If we wished to continue trading with the EU - for example as a member of European Free Trade Area (EFTA ) (like Switzerland) or the European Economic Area (EEA) (like Norway) - we would still have to comply with EU laws, while having no say in negotiating them.  We might even have to keep up contributions to the EU budget as the price of continued access to the Single Market, but get nothing in return.


Truth unfolds in time through a communal process.
by marco on Tue Jun 9th, 2009 at 11:54:38 AM EST
[ Parent ]
Fact id swiss is joining the EU just because of this... And the rest will follow. Even the UKIP fanatic on TV the other day said he would keep the good sides of the EU, before driving off in his white BMW Z4 roadster... It was hilarious.

Patrice Ayme Patriceayme.com Patriceayme.wordpress.com http://tyranosopher.blogspot.com/
by Patrice Ayme on Tue Jun 9th, 2009 at 11:36:39 PM EST
[ Parent ]
Plus there is the fact London operates as the even less regulated in some ways annex of wall Street, and a Trojan Horse made in USA (which is not much to say these days)

Patrice Ayme Patriceayme.com Patriceayme.wordpress.com http://tyranosopher.blogspot.com/
by Patrice Ayme on Tue Jun 9th, 2009 at 11:33:01 PM EST
[ Parent ]
I wonder...what do people think would be the chances of pan European parties standing for election in their country?

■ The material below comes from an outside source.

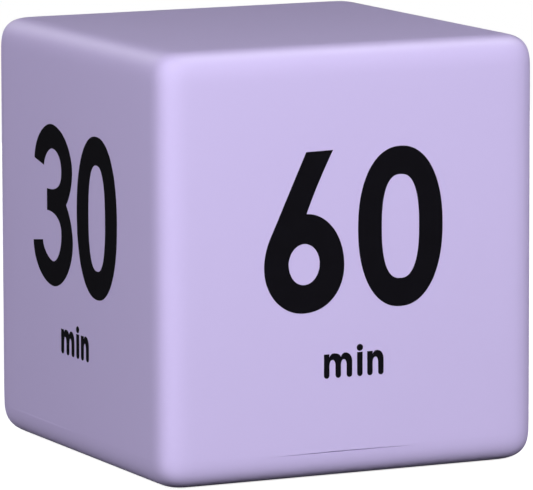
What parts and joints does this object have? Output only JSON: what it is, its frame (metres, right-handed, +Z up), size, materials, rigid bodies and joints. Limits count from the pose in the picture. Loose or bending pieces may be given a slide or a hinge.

Is your electorate sophisticated enough to vote European on European issues?  And if it can be done, why hasn't it?
by Sassafras on Thu Jun 11th, 2009 at 05:38:41 PM EST
In Denmark's case, part of the explanation is that the existing parties have cadres, funding and access already in place.

Another part of the answer is that the European parties are coalitions of state-level parties rather than genuine federal parties in their own right (except - maybe, tentatively - for Libertas and Piratpartiet).

And a third part of the answer (which is related to the first) is that the press is a circle jerk. Insiders are interesting and have access because they are insiders. Without the patronage of an insider, you will never be adopted into that club. And the insiders know better than to saw off the branch they're sitting on by allowing their clients to build independent patronage networks of their own without giving them a prominent place.

- Jake

Friends come and go. Enemies accumulate.

by JakeS (JangoSierra 'at' gmail 'dot' com) on Thu Jun 11th, 2009 at 06:31:39 PM EST
[ Parent ]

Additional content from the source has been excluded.